Ammanda Marroquín

Personal information
- Full name: Ammanda Mariee Marroquín
- Date of birth: 3 April 2003 (age 23)
- Place of birth: California, United States
- Height: 1.67 m (5 ft 6 in)
- Position: Defensive midfielder

Team information
- Current team: Tijuana
- Number: 8

College career
- Years: Team / Apps / (Gls)
- 2021: Washington State Cougars / 5 / (0)

Senior career*
- Years: Team / Apps / (Gls)
- 2022–2023: UANL / 5 / (0)
- 2023–: Tijuana / 74 / (4)

International career^{‡}
- 2021–2022: Mexico U-20

= Ammanda Marroquín =

Mexican footballer (born 2003)

Ammanda Mariee Marroquín (born 3 April 2003) is a professional footballer who plays as a Defensive midfielder for Liga MX Femenil side Tijuana.

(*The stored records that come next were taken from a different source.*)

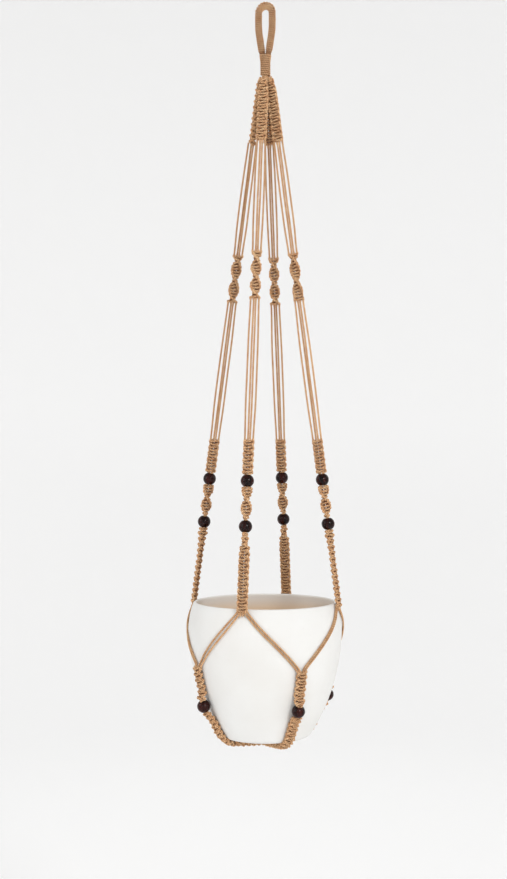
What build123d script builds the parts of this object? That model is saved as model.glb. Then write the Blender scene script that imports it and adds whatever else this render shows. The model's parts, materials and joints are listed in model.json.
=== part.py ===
from build123d import *
import os
from math import asin, atan2, ceil, cos, degrees, pi, radians, sin, sqrt, tan

# A hanging macrame planter: a wrapped loop, four knotted legs with beads, a cradle of
# sennits round the pot, and the pot itself. Millimetres, +Z up. The origin is the inner
# top of the loop's eye, where the hook bears. The legs stand on -Y, +X, +Y and -X.

# ---- cord, beads and clearances ----
cord_d = 3.1
sennit_width = 16.4  # a square-knot sennit laid flat
sennit_thickness = 8.6
bead_d = 19.0
bead_bore_d = 8.0
bead_edge_r = 0.8  # rounding at the mouths of the bore
core_d = 7.2  # the bundle of cords that passes through a bead
bead_gap = 0.3  # between a bead and the knots above and below it
pot_gap = 0.3  # between the pot and everything that carries it
strand_gap = 0.1  # between two cords that lie side by side

# ---- hanging loop and neck ----
eye_width = 9.6
loop_wrap_d = 11.2  # over the wrapping
loop_core_d = 6.0
eye_straight = 29.0  # from the eye's top down to where its arms start to close
eye_length = 64.0  # from the eye's top down to where the wrapping ends
loop_mouth_width = 11.4  # between the arms' centrelines where the wrapping ends
neck_drop = 70.0  # from the eye's top down to the neck wrap
neck_length = 29.4
neck_wrap_d = 15.6
neck_core_d = 9.4
sway_gap = 4.6  # free cord between the neck wrap and the top sennits

# ---- the stretches of a leg, measured along it ----
leg_top_r = 7.5  # the planter's axis to the leg's centreline at the top knots
gathered_thickness = 0.95  # a gathered sennit's thickness there, to leg_top_r
gathered_width = 1.55  # and its width
top_sennit_length = 92.8
upper_cord_length = 166.4
spiral_length = 70.2
middle_cord_length = 204.8
square_sennit_length = 48.7
twist_sennit_length = 45.0
long_sennit_length = 111.2
outer_cord_offset = 6.6  # a leg's outer cords to its centreline
spiral_turn = 540.0  # degrees that the half knots wind round in the spiral
twist_turn = 315.0  # and between the two beads

# ---- pot ----
belly_r = 112.6
rim_inset = 7.4  # the belly's radius less the rim's
base_inset = 48.0  # the belly's radius less the base's
belly_drop = 37.3  # rim down to the belly
pot_height = 197.3
pot_wall = 4.5
pot_floor = 7.0
lip_r = 1.4
base_edge_r = 9.0
rim_to_split = 4.3  # rim down to where the legs part over the pot
lean_room = 0.1  # a leg's slant brings its inner face this much nearer the pot

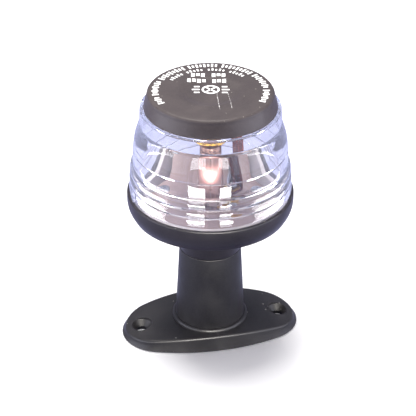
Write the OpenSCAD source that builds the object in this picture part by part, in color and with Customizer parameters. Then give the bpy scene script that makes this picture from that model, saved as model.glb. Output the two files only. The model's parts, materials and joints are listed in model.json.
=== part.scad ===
// All-round navigation light on a short pedestal.
// Origin at the centre of the plate's underside, +Z up, the plate's long axis along X.
// Millimetres throughout.

/* [Plate] */
// Length of the oval plate
plate_l = 73.6; // [70:0.2:80]
// Width of the oval plate
plate_w = 39; // [38:0.2:44]
// Radius of the plate's two ends
plate_end_r = 16; // [13:0.5:17]
// Height of the plate at its centre
plate_h = 6.5; // [6:0.1:8]
// Radius of the crown that runs along the plate's top
crown_r = 170; // [150:1:400]
// Distance between the two screw holes
hole_spacing = 57.6; // [56:0.1:59]
// Radius of the two screw holes
hole_r = 2.25; // [1.75:0.05:2.5]
// Radius of the countersinks where they meet the top
sink_r = 4.3; // [3.6:0.1:4.6]

/* [Pedestal tube] */
// Height of the seam between the pedestal and the head
seam_z = 39.65; // [36:0.05:42]
// Radius of the tube at the seam
tube_top_r = 12.55; // [12.2:0.05:13]
// Radius of the tube at the plate's underside
tube_foot_r = 14.5; // [14:0.05:15]
// Radius of the bore that the cable comes up
bore_r = 9.2; // [8.5:0.1:9.4]
// Radius of the round bead at the foot of the tube
bead_r = 1.3; // [1:0.1:1.6]

/* [Head] */
// Radius of the neck
neck_r = 12.45; // [12.2:0.05:12.6]
// Outer radius of the spigot that plugs into the tube
spigot_r = 10.9; // [10.6:0.05:11]
// Length of the spigot
spigot_l = 11.8; // [11:0.1:12]
// Height of the dish's lower edge
dish_z = 56.5; // [56:0.1:57.5]
// Height of the dish's floor inside
floor_z = 59.5; // [59.3:0.1:59.7]
// Height of the dish's lip
lip_z = 66; // [65.5:0.1:66.5]
// Outer radius of the dish
dish_r = 33.3; // [33.1:0.1:33.6]

/* [Lens] */
// Radius of the lens skirt that goes down inside the lip
skirt_r = 31.75; // [31.7:0.05:31.8]
// Inner radius of the lens at its skirt
lens_in_r = 29.3; // [29.25:0.05:29.4]
// Height of the shoulder that the cap stands on
shoulder_z = 102.8; // [102.4:0.1:103.2]
// How far the bayonet turns
lock_turn = 25; // [15:1:30]
// Width of each bayonet lug, as an angle
lug_angle = 16; // [12:1:18]

/* [Cap] */
// Height of the whole light
total_h = 110; // [109.5:0.1:110.5]
// Radius of the cap's top
cap_top_r = 24.9; // [24.6:0.1:25.2]
// Radius of the cap's lower edge
cap_low_r = 26.2; // [26:0.1:26.4]
// Radius of the shallow recess in the cap's top
recess_r = 12.4; // [10:0.1:14]

/* [Bulb and contacts] */
// Length of the double-ended bulb
bulb_l = 41; // [40:0.5:41]
// Radius of the bulb's glass
glass_r = 5.25; // [5:0.05:5.3]
// Radius of the bulb's metal end caps
end_cap_r = 4.25; // [4:0.05:4.4]
// Height of the bulb's lower tip
bulb_z = 48.8; // [48.8:0.1:49]
// Direction from the axis to the contact riser
riser_angle = 28; // [20:1:32]
// Distance from the axis to the riser's outer face
riser_r = 14.4; // [14:0.1:15]
// How far the bulb tips out of its contacts
bulb_tip = 10; // [5:1:10]

/* [Hidden] */
$fn = 96;

eps = 0.01;
slip = 0.05;

// The plate's plan: two end arcs joined by two long side arcs that run tangent to them
end_x = plate_l / 2 - plate_end_r;
half_w = plate_w / 2;
side_r = (end_x ^ 2 + half_w ^ 2 - plate_end_r ^ 2) / (2 * (half_w - plate_end_r));
side_y = side_r - half_w;
tangent_x = end_x * side_r / (side_r - plate_end_r);
crown_drop = crown_r - sqrt(crown_r ^ 2 - (hole_spacing / 2) ^ 2);
sink_z = plate_h - crown_drop;

// The spigot, its socket and what it clamps
spigot_z = seam_z - spigot_l;
grommet_flange_h = 1.5;
grommet_plug_h = 6;
cable_r = 3.3;
socket_z = spigot_z - grommet_flange_h;
socket_r = spigot_r + slip;
seal_groove_z = 35.6;
seal_groove_h = 1.4;
seal_groove_r = 9.92;
neck_seal_r = 0.5;
screw_hole_z = 31.2;
set_screw_r = 1.5;
set_screw_tip_y = 10;
set_screw_head_y = 12.7;
hex_r = 0.87;
hex_depth = 1.3;

// The dish
under_z = 54.4;
neck_fillet = 2;
lip_in_r = 32.05;
ring_in_r = 26.6;
ring_out_r = 29;
ring_top_z = 65.2;
groove_in_r = 29.35;
groove_out_r = 31.65;
groove_z = 58.7;
lens_seal_r = 0.95;

// The bayonet: each lug drops down a slot, then turns along a groove
lug_count = 3;
lug_in_r = 27.9;
lug_z = 62;
lug_h = 1.6;
track_r = 27.7;
track_gap = 0.2;
track_gap_angle = 2;
first_lug = 70;

// The lens
skirt_z = groove_z + 2 * lens_seal_r + 2 * slip;
lens_wall_top_r = 25.9;
lens_wall_top_z = 100.8;
crown_in_r = 22.6;
crown_out_r = 24.4;
crown_in_z = 104;
crown_out_z = 106;
mark_angle = 186;

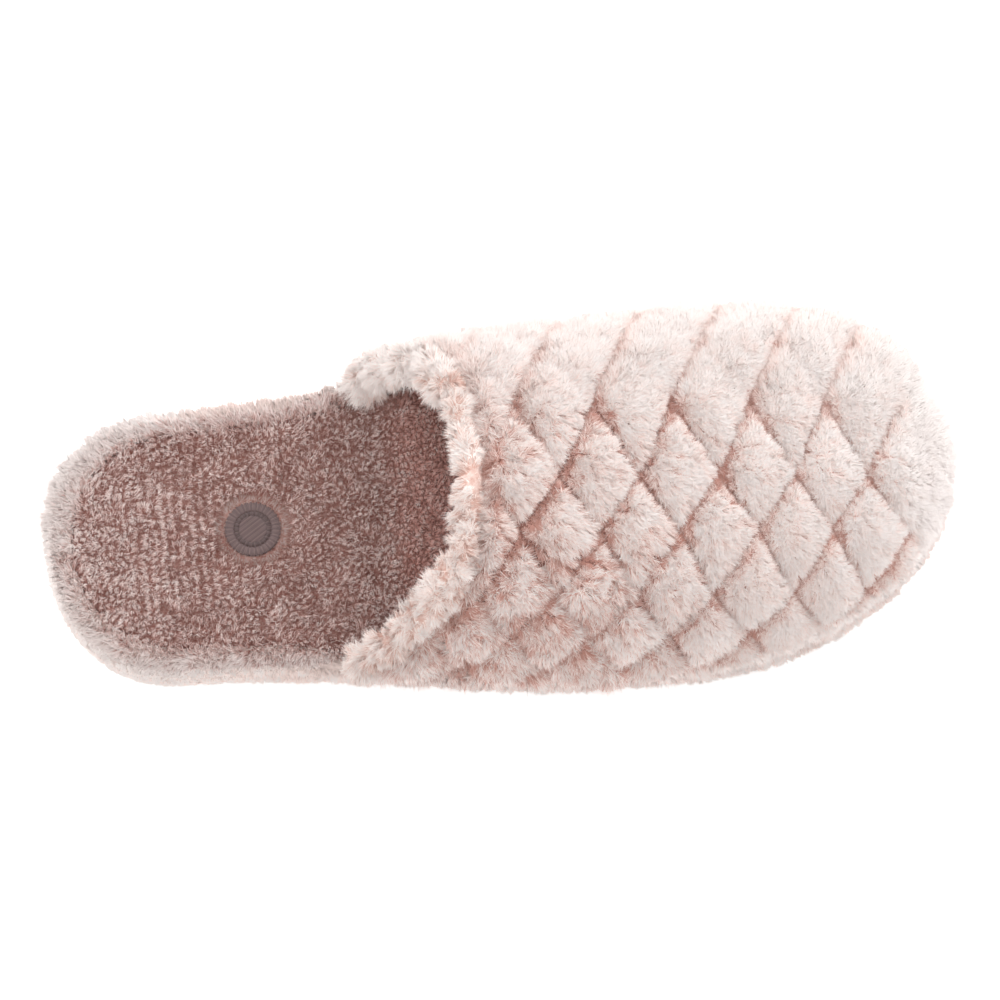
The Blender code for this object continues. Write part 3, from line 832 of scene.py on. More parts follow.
class Last:
    """The upper's dense skin: places, outward directions and quilting on one grid over the foot."""

    def __init__(self, quilt_length, quilt_girth, quilt_sweep, puff_height, wall):
        share = np.linspace(-1, 1, SHARES)
        side = np.where(share < 0, -1, 1)
        start = collar_edge(np.abs(share), side)
        tip = SOLE_LENGTH - FEATHER_INSET
        t = np.linspace(0, 1, LENGTHS)[:, None]
        x = start + (tip - start) * (1 - (1 - t) ** TOEWARD_CLOSER)
        sides = np.broadcast_to(side, x.shape)
        shares = np.broadcast_to(np.abs(share), x.shape)
        base, arc = vamp(x.reshape(-1), sides.reshape(-1), shares.reshape(-1))
        self.base = base.reshape(*x.shape, 3)
        self.x, arc = x, arc.reshape(x.shape)
        self.normal = grid_normals(self.base)
        self.normal[-1] = (1, 0, 0)

        # Place in the lattice of stitches, which wanders a little and more where the pile is shaggy
        girth = half_hoops(x.reshape(-1), sides.reshape(-1))[2][:, -1].reshape(x.shape)
        cell = quilt_length / 6
        first = THROAT_LENGTH + ROLL_WIDTH / 2 - 2 * quilt_length - QUILT_SETBACK
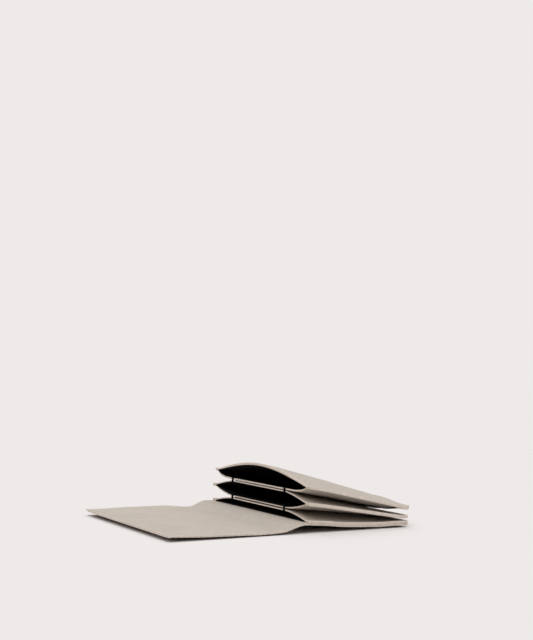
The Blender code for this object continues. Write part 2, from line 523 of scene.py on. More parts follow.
class Finish(Nodes):
    """A procedural material: one Principled shader and the nodes that feed it."""

    def __init__(self, name):
        self.material = bpy.data.materials.new(name)
        self.material.use_nodes = True
        super().__init__(self.material.node_tree)
        self.shader = self.tree.nodes["Principled BSDF"]

    def place(self):
        return self.node("ShaderNodeTexCoord", output="Object")

    def noise(self, size, detail=2.0, roughness=0.5):
        """Soft clouds, from about 0.3 to 0.7, of that size in metres."""
        sockets = {"Vector": self.place(), "Scale": 1 / size, "Detail": detail, "Roughness": roughness}
        return self.node("ShaderNodeTexNoise", {}, sockets)

    def ramp(self, value, *stops):
        return self.node("ShaderNodeValToRGB", {"stops": stops}, {"Fac": value})

    def mix(self, share, first, second):
        """The first colour where share is 0 and the second where it is 1."""
        colours = {0: share, 6: first, 7: second}
        return self.node("ShaderNodeMix", {"data_type": "RGBA"}, colours, output=2)

    def attribute(self, name):
        return self.node("ShaderNodeAttribute", {"attribute_name": name}, output="Fac")

    def finish(self, colour, roughness, height, depth, specular=0.35):
        """Feeds the shader: its colour, its roughness and a bump of that depth in metres."""
        self.feed(self.shader.inputs["Base Color"], colour)
        self.feed(self.shader.inputs["Roughness"], roughness)
        self.shader.inputs["Specular IOR Level"].default_value = specular
        bump = self.node("ShaderNodeBump", {}, {"Height": height, "Distance": depth, "Strength": 1.0})
        self.feed(self.shader.inputs["Normal"], bump)
        return self.material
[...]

Born and raised in the United States, she represents Mexico internationally.

==Career==
In 2022, she started her career in UANL. In 2023, she was transferred to Tijuana.

==International career==
Marroquin was part of the squad of Mexico U-20 women's national football team that finished as Runners-up at the 2022 CONCACAF Women's U-20 Championship.